### WORK TO BE COMPLETED
Restate, word for word, every line of the data.

### COLLECTED DATA
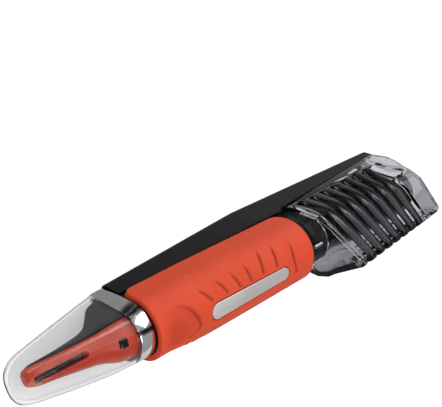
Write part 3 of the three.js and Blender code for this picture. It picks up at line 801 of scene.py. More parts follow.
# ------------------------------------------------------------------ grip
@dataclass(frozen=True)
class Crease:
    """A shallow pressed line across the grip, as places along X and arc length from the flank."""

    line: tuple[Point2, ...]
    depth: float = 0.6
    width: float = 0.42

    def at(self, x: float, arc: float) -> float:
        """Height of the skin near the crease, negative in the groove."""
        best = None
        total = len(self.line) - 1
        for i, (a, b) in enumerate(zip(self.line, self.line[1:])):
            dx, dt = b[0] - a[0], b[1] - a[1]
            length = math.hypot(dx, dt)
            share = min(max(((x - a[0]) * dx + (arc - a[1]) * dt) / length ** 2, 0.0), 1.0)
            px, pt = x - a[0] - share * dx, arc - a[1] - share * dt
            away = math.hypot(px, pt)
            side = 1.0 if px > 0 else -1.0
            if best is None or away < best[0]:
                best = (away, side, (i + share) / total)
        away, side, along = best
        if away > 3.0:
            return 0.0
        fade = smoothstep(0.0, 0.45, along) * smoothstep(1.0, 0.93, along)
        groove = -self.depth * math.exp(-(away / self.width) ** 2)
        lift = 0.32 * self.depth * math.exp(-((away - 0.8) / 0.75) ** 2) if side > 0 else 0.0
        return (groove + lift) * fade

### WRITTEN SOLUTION
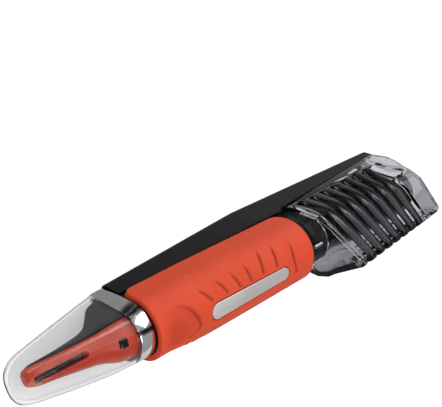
Write part 3 of the three.js and Blender code for this picture. It picks up at line 801 of scene.py. More parts follow.
# ------------------------------------------------------------------ grip
@dataclass(frozen=True)
class Crease:
    """A shallow pressed line across the grip, as places along X and arc length from the flank."""

    line: tuple[Point2, ...]
    depth: float = 0.6
    width: float = 0.42

    def at(self, x: float, arc: float) -> float:
        """Height of the skin near the crease, negative in the groove."""
        best = None
        total = len(self.line) - 1
        for i, (a, b) in enumerate(zip(self.line, self.line[1:])):
            dx, dt = b[0] - a[0], b[1] - a[1]
            length = math.hypot(dx, dt)
            share = min(max(((x - a[0]) * dx + (arc - a[1]) * dt) / length ** 2, 0.0), 1.0)
            px, pt = x - a[0] - share * dx, arc - a[1] - share * dt
            away = math.hypot(px, pt)
            side = 1.0 if px > 0 else -1.0
            if best is None or away < best[0]:
                best = (away, side, (i + share) / total)
        away, side, along = best
        if away > 3.0:
            return 0.0
        fade = smoothstep(0.0, 0.45, along) * smoothstep(1.0, 0.93, along)
        groove = -self.depth * math.exp(-(away / self.width) ** 2)
        lift = 0.32 * self.depth * math.exp(-((away - 0.8) / 0.75) ** 2) if side > 0 else 0.0
        return (groove + lift) * fade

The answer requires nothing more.